11. Licensor Support
The Licensor may at its discretion offer technical support for the Software for a fee. This may be for telephone and email support or even onsite installations (if required). The Licensee may contact the Licensor to confirm the additional fee and technical support solutions.
The article headings in this Agreement are inserted for convenience of reference only and shall not be considered in the interpretation of this Agreement.
13. Preamble and Schedules
The Preamble and Schedules hereto form an integral part of this Agreement.
14. Governing Law
The parties agree that the place of performance of this Agreement is England. This Agreement and all matters arising from it and any dispute resolutions referred to below shall be governed by and construed in accordance with English law notwithstanding the conflict of law provisions and other mandatory legal provisions.
The parties hereto have required that this License and all documents relating hereto be drawn-up in English.
a. Licensee shall not disclose any business, technical, or financial information of Licensor nor copy or utilize, other than in conjunction with the purposes of this License or the provision of maintenance and support hereunder, any information, trade, or professional secrets of Licensor, which shall be deemed to include the Software (hereinafter “Confidential Information”). Licensee will use at least the same degree of care to protect the Confidential Information of Licensor as it would use to protect its own Confidential Information of a similar nature, but in no event less than reasonable care. Licensee shall ensure that its employees, agents, and subcontractors observe these conditions.

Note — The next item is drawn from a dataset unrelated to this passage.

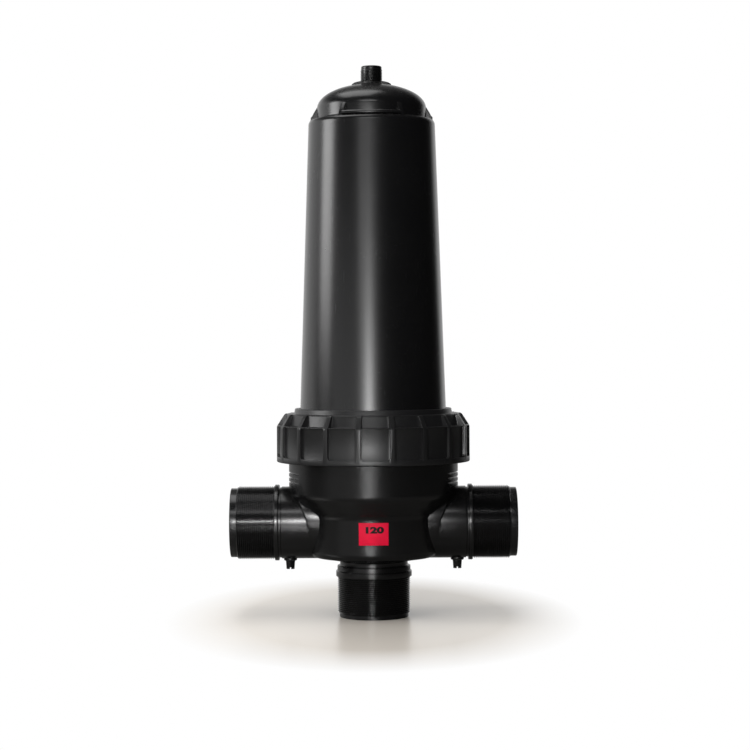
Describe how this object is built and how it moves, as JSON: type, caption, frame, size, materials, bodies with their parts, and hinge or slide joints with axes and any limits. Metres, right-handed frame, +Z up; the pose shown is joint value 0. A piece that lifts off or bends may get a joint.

b. The parties agree that Confidential Information shall not include any information which: (i) was previously known to the receiving party if the receiving party can prove such prior knowledge and the receiving party did not learn such information from a person whom the receiving party knew was under a duty to the disclosing party not to disclose the information; (ii) is or becomes part of the public domain without breach of this Agreement; (iii) the receiving party receives from an independent third party who is not under an obligation not to disclose it; (iv) is independently developed by the receiving party as evidenced by documentation dated prior to the time of disclosure by the disclosing party; (v) is required to be disclosed pursuant to the order of a governmental agency, legislative body, or a court of competent jurisdiction, provided reasonable prior notice of the intended disclosure is provided to the other party.
17. Force Majeure
Licensor shall not be liable to the Licensee for non-performance or delay in performance caused by anything beyond its reasonable control, including without limitation, acts of God, acts or omissions of Licensee, acts of government, war, strikes, lockouts, embargoes, failure of communications networks, or denial of service/access attacks.
Any provision of this Agreement which is invalid or unenforceable in any jurisdiction shall, as to that jurisdiction, be ineffective only to the extent of such invalidity or unenforceability and shall be severed from the balance of this Agreement without invalidating or affecting the remaining provisions of this Agreement in that or any other jurisdiction, which remaining provisions shall continue in full force and effect.
Termination of this Agreement, for any reason, shall not prejudice or affect the accrued rights, claims, and liabilities of either party hereto.